Relationships between queries might get determined and weighed differently based upon a few different considerations.
Weighting Relationships Between Queries
For instance, queries might be more closely related if they are typed in by a searcher consecutively than if there are one or more queries between them.
Or queries might be determined to be related if they are performed by a searcher with a certain period of time, such as within 30 minutes of one another. The patent provides many examples of how queries might get related, which include:
- Having been input as consecutive search queries by users previously (whether once or multiple times),
- Queries input by a user within a defined time range (e.g., 30 minutes),
- Misspellings
- Numerical relationships
- Mathematical relationships
- Translation relationships
If you’ve performed a few searches on Google, you may have noticed a message at the top left of the search results that tell you that your results are “Customized based on recent search activity.” Following a “More Details” link next to that statement might tell you which the previous query influenced the results you see. When I followed an example from the patent and searched for “infinity auto,” and then followed it up with a search for “Infiniti,” I received a message that”
Recent Searches as Related Searches
The following information has gotten used to improve your search results for Infiniti:
Recent Searches You or someone else recently searched for infinity auto using this browser.
A “learn more” link from that message told me that:
Recent searches: We consider whether a particular query followed on the heels of another query. Because recent search activity provides valuable context for understanding the meaning behind your searches, we use it to customize your results whenever possible, regardless of whether you’re signed in or signed out.
To customize your results and show you the customization details, we keep recent searches in a cookie on your browser for approximately 30 minutes. After approximately 30 minutes, this cookie can get removed from your browser. Completely closing your browser will remove this cookie immediately.
We don’t know for certain if this patent provides us with details of how this “related query” process works at present. It’s been more than five years since the patent was originally filed. But, it is interesting to think about how queries might become related. Or how those relationships might influence the search results that you might see when you perform a search.
Reading this in my reader I was thinking the scariest part was that this was 5-6 years ago. Thinking of how things have changed and progressed since then makes me shudder. If they were doing this back then imagine what they are doing now 🙂
Rgds
Richard
Hi Richard,
I was a little surprised to see the 2003 date on this patent as well. 🙂 There are a number of academic whitepapers looking at chains of queries, and query sessions, and related user behavior that didn’t come out until 2005, like this one:
Query Chains: Learning to Rank from Implicit Feedback (pdf)
This quote from that 2005 document sounds a little like some of the description from the patent:
Yeah, what Richard said, that is super scary that they were already looking into this 5 years ago.
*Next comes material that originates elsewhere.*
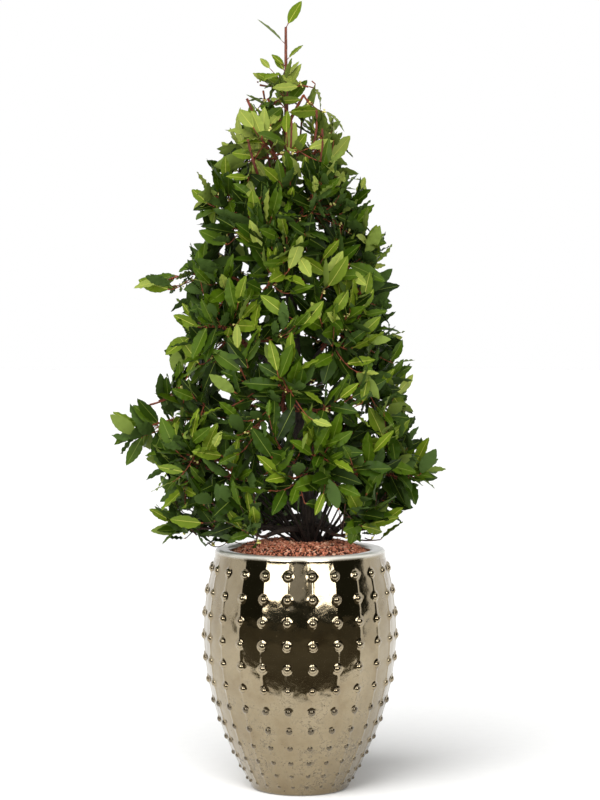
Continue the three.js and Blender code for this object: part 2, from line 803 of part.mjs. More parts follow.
// Limbs first: the trunk, then every bough, then every mass's stem and twigs.
keepOff(pointsOf(trunkGeometry(0)), sleeve, "trunk");
const spaces = layOut();
for (const space of spaces) {
  if (!space.tip) continue;
  const radii = taper(bough.rootRadius, bough.tipRadius);
  const whole = limb(boughLine(space), radii, bough.sides, bough.steps);
  addPiece(`bough_${space.name}`, geometryOf(solidOf(whole).subtract(sleeve)), "bark");
  keepOff(pointsOf(whole), solidOf(whole), "bough");
}
const twigName = (space, n) => `${space.name} twig ${n}`;
const masses = spaces.map((space) => {
  const lines = skeleton(space);
  const solids = lines.map(({ line, sizes }, n) => {
    const twigShape = limb(line, taper(sizes.rootRadius, sizes.tipRadius), 3, sizes.steps);
    keepOff(pointsOf(twigShape), solidOf(twigShape), twigName(space, n));
    return solidOf(twigShape);
  });
  const heart = coreGeometry(space);
  keepOff(pointsOf(heart), solidOf(heart), "core");
  return { space, lines, solids, heart: solidOf(heart), random: stream(seed * 5000 + space.number) };
});

// Then the leaves, one twig of each mass at a time, so that no mass crowds out its neighbours.
const mostTwigs = Math.max(...masses.map(({ lines }) => lines.length));
for (let n = 0; n < mostTwigs; n++) {
  for (const { space, lines, solids, random } of masses) {
    if (n >= lines.length) continue;
    solids.push(...leavesOnTwig(space, lines[n], twigName(space, n), random));
    const flowers = n > 0 && space.middle > bud.fromHeight && random() < bud.share;
    if (flowers) solids.push(budOn(lines[n].line, random));
  }
}
for (const { space, solids, heart } of masses) {
  const whole = solids.reduce((sum, piece) => sum.add(piece), heart);
  addPiece(`foliage_${space.name}`, geometryOf(space.tip ? whole : whole.subtract(sleeve)), "foliage");
}
leaderSprays.forEach((spray, i) => {
  addPiece(`leader_spray_${i + 1}`, makeLeaderSpray(spray, i, sleeve), "foliage");
});
addPiece("leader_tip_leaf", makeTipLeaf(), "foliage");

export default plant;
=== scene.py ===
"""A bay tree trained as a cone in a studded pot with a champagne lustre glaze.

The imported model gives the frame. The pot is a fine shell with domed studs, the crown grows on from
the limbs by the same seeded rule as the solids, carried to finer shoots and leaves of real size, and
the limbs have the relief of bark. Lengths are in millimetres until put_mesh() makes them metres.
"""

import functools
import math

import bpy
import numpy as np
from bpy.props import FloatProperty, FloatVectorProperty, IntProperty, PointerProperty
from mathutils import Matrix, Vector


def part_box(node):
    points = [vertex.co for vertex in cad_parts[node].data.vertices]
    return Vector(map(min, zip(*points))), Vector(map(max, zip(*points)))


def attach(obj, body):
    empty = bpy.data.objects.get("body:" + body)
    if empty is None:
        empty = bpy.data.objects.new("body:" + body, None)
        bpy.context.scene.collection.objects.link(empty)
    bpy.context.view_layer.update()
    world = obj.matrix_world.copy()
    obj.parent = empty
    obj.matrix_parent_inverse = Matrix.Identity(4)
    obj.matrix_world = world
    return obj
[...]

I personally do not like the custom google searches with this new algorithm. I have to sign out now to find what I want.
An odd thought, but I will let it spill over here.
I read a post about studies that Google did on tracking where a user’s eye focuses on a page, then mouse over tendencies, and the fact that most visitors will click on the first three results. What if the results served were not particularly relevant, but a user clicks through, because he feels it might be relevant or simple curiousity. I would assume then that the relationship might be noted, but deemed ilrelevant, unless users keep following the pattern?
search engines are getting really smarter these days and I believe that they track the behavior of users to show good results
Interesting stuff, but it’s not something a typical search engine optimizer can effect. Eye tracking is a method used in advanced usability testing so it doesn’t surprise me that a multinational company like Google would find similar uses for it.
Hi Florida,
I agree with you. I think search engines are paying more attention to the searching and browsing behaviors of searchers. It’s interesting seeing suggestions of different ways that they might be showing up in patent filings and white papers.
Hi Adam,
That is definitely one of the biggest challenges that web site owners face. Being aware that a search engine may be incorporating signals taken from looking at user behavior is a start in itself.
Trying to understand how that may impact the way that a search engine provides results means trying to get a better understanding of what audiences who are looking for what you might offer might be trying to find it on the Web, and how a search engine might aim to understand and interpret the intent behind their searches.
Hi Frank,
An interesting question. One of the concerns that I’ve read in some white papers from different researchers writing about search results is that many searchers show a bias towards clicking on top results because they believe that those might be the most relevant results because the search engine placed them at the top, regardless of what the page title and description might say.
If a search engine is partially basing rankings of pages on which pages are being clicked through in search results, that might mean that popular pages become more popular, and less popular pages become buried, even though the less popular pages may be higher quality pages. Should some pages be randomly increased in ranking limit that, as described in this paper:
Shuffling a Stacked Deck: The Case for Partially Randomized Ranking of Search Engine Results (pdf)
When you perform a search for something, and a search engine tells you that there are millions of possible results, how much better quality are results in the top three than in the top 100 or so? Should a search engine provide results that sometimes randomly move pages up and down in the top rankings?
If a page that shows up in search results gets selected by a lot of searchers, that may be a better signal that the page may be meaningful for the query used, but I also think that researchers need to keep in mind (and probably do) that there is a bias on the part of searchers when they select certain results, and should consider basing decisions about things like how related queries might be on more information than just clickthroughs.
I cant come to terms with how long ago thsi was patent placed (5 years ago). What the hell will be they (Google qand other search engines) be doing to help with the best possible results for a search term. Its scary. If this is used it could be manipulated quite easily. Pick your top 30 keyword phrases and build a script to auto search, then bingo: association in googles eyes. I cant see that it will influence to a great extent, unless the terms that they look at are very common associations, but saying that I could be wrong and probaly am.
Bill another belter. Keep it up.
Hi Lee,
Thanks.
I’m not sure how easily this can be manipulated. Google collects a serious amount of data about how people use search engines in different locations, and on different topics. It’s hard to gauge how much user data would need to be seen by the search engines to influence other people’s searches, but there are ways that the search engines might use to try to identify scripts that are being used to attempt to influence search results, including looking at IP addresses, and patterns involving the speed of searches, the content of searches, and so on.